Я описываю это ужасное явление только в Добрармии, потому что повествую только о мною лично виденном. Превосходили ли зверства большевиков количественно и качественно? Не знаю. По слухам и анкетам с нашей стороны – да. Но на войне всегда преувеличиваются злодеяния противника, и у большевиков белый террор изображался куда ужаснее красного. И вот мне кажется, что разница заключается именно в том, что при несомненном наличии неизбежных при гражданской войне зверств, особенно в период разложения армии, в Добрармии не было террора как системы, и неизбежное зло преследовалось высшим командованием, тогда как у большевиков, судя по тому, что я видел еще в Петрограде и Москве, террор возводится в систему, на ней зиждется большевистская власть, которая даже в декретах отдает должное революционному подъему своих адептов, красы и гордости революции.
Нужна ли была гражданская война со всеми этими зверствами?

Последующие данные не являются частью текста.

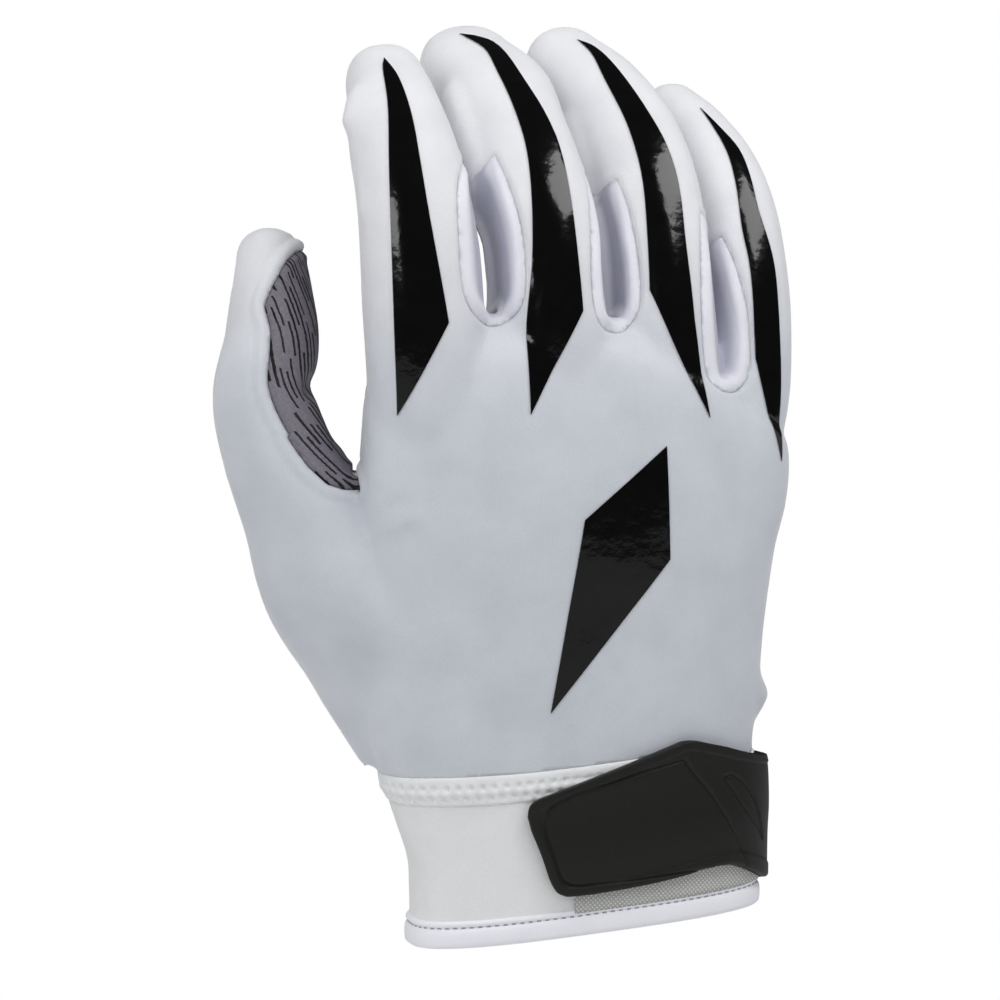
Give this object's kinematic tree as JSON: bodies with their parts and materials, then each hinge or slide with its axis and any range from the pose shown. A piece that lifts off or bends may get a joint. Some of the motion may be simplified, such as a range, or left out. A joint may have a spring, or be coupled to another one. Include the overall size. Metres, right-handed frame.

Если мы считаем большевизм злом, разрушающим нашу Родину, то должны были сделать все, не смущаясь даже ужасами гражданской войны, чтобы вырвать ее из этого зла, и – увы! – не приходится при современном состоянии государственности и человечества смущаться зверствами войны, как с неизбежным пока злом, каковым является всякая война. И, описывая нелицеприятно отрицательные явления, до зверств включительно, от которых сам чуть не пострадал, я в то же время преклоняюсь перед подвигом солдат и офицеров Добрармии, в ее легендарной, неравной борьбе. Перед отъездом я несколько раз посетил в переполненном госпитале лежавшего в тифе в полусознательном состоянии редактора «Свободной речи» Малютина, которого эвакуировать уже было невозможно. Он меня иногда узнавал и с мольбой смотрел на меня. Язык в пересохшем рту заплетался. Наверно, он скоро умер, а попасть живым к большевикам для него – та же смерть. По-моему, его ближайшие сотрудники по газете неважно с ним поступили и боялись даже его навещать в больнице. Все, что я мог сделать, – это передать его на попечение двух близживущих барышень, переболевших тифом, остающихся в Ростове.